Небесная тропа | страница 42
— В сердце попал, сволочь, — выдохнул Арсений, корчась от боли.
Он должен был умереть, но почему-то не умер.
Кошелев в два прыжка оказался рядом и прицелился Арсению в голову. Тот инстинктивно вскинул руку, пуля ударила в ладонь. Арсений ощутил жгучую боль в руке… А Кошелек, вскрикнув, отшатнулся, поскользнулся на истертых ступенях и кубарем покатился вниз. Звякнул оброненный пистолет. Рик, не вставая, нырнул следом, на животе проехал вниз по ступенях, как по льду с горки. Кошелек, докатившись до следующей площадки, обернулся. Рик был к пистолету куда ближе, чем он. Оставалось одно: спасаться бегством. И Кошелек помчался вниз, держась за плечо. С изумлением Рик заметил, что пальцы у того в крови.
— Здорово! — крикнул Рик, подбирая пистолет. — Что на тебе надето? Бронежилет?
Арсений не ответил — рассматривал руку.

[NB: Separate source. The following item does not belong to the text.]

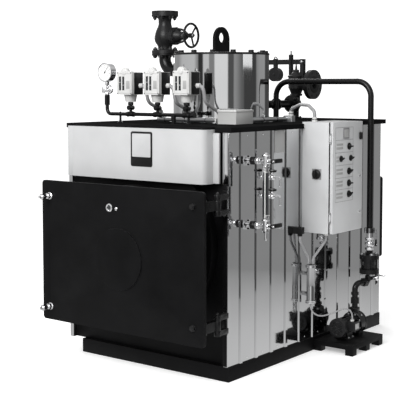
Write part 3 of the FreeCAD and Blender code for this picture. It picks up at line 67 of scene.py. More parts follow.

Крови на ладони не было осталась лишь красная отметина, как от ожога, в том месте, куда попала пуля. Руку жгло, так же как и грудь. Арсений нащупал под ребрами болезненную точку и вскрикнул.
— Представляешь, качка ранило, — сообщил Рик, помогая Гребневу подняться. — Пуля срикошетила. От чего, интересно.
«От меня», — хотел ответить Арсений, но вовремя прикусил язык.
Пожалуй, его история о непробиваемом теле будет стоить байки самозванца. А признавать за правду слова Рика Арсений отказывался. Ни за что!
— А вы неплохо справились, ребята! — Анастасия вышла из квартиры и теперь стояла, облокотившись на перила, и смотрела на «героев». — Но признайтесь, мальчики, вы немного струхнули.
— Нет, — запротестовал Рик. — Хотя и облажались.
— Немного облажались, — поправил Гребнев, растирая здоровой рукой грудь.
— Ребята, все идет отлично, — засмеялась Анастасия. — Я теперь знаю, почему Фарн к нам пожаловал.
— Не может быть! — с фальшивой восторженностью воскликнул Гребнев, чувствуя, что Анастасия ждет от него этого возгласа.
— Вот он его вызвал. — И Анастасия указала на Рика.
— Мальчик мой, Эрик, как ты там? — В дверном проеме появилась Ольга Михайловна. — Никак стреляли?… — Голос ее дрогнул. — Или почудилось?
— Почудилось, почудилось! — Подскочил к ней Рик и чмокнул в мягкую старческую щеку.
(Бабушку свою любил он так целовать. Как помнит ее — а помнилось смутно — не ругалась она, не дралась, и все норовила ему по карманам карамельки рассовать… И щеки у нее были такие же мягкие… А мягкое так редко встречается. И живое, и неживое все острое, с углами, норовит ударить…)
Рик обнял Ольгу Михайловну за плечи и увел в квартиру.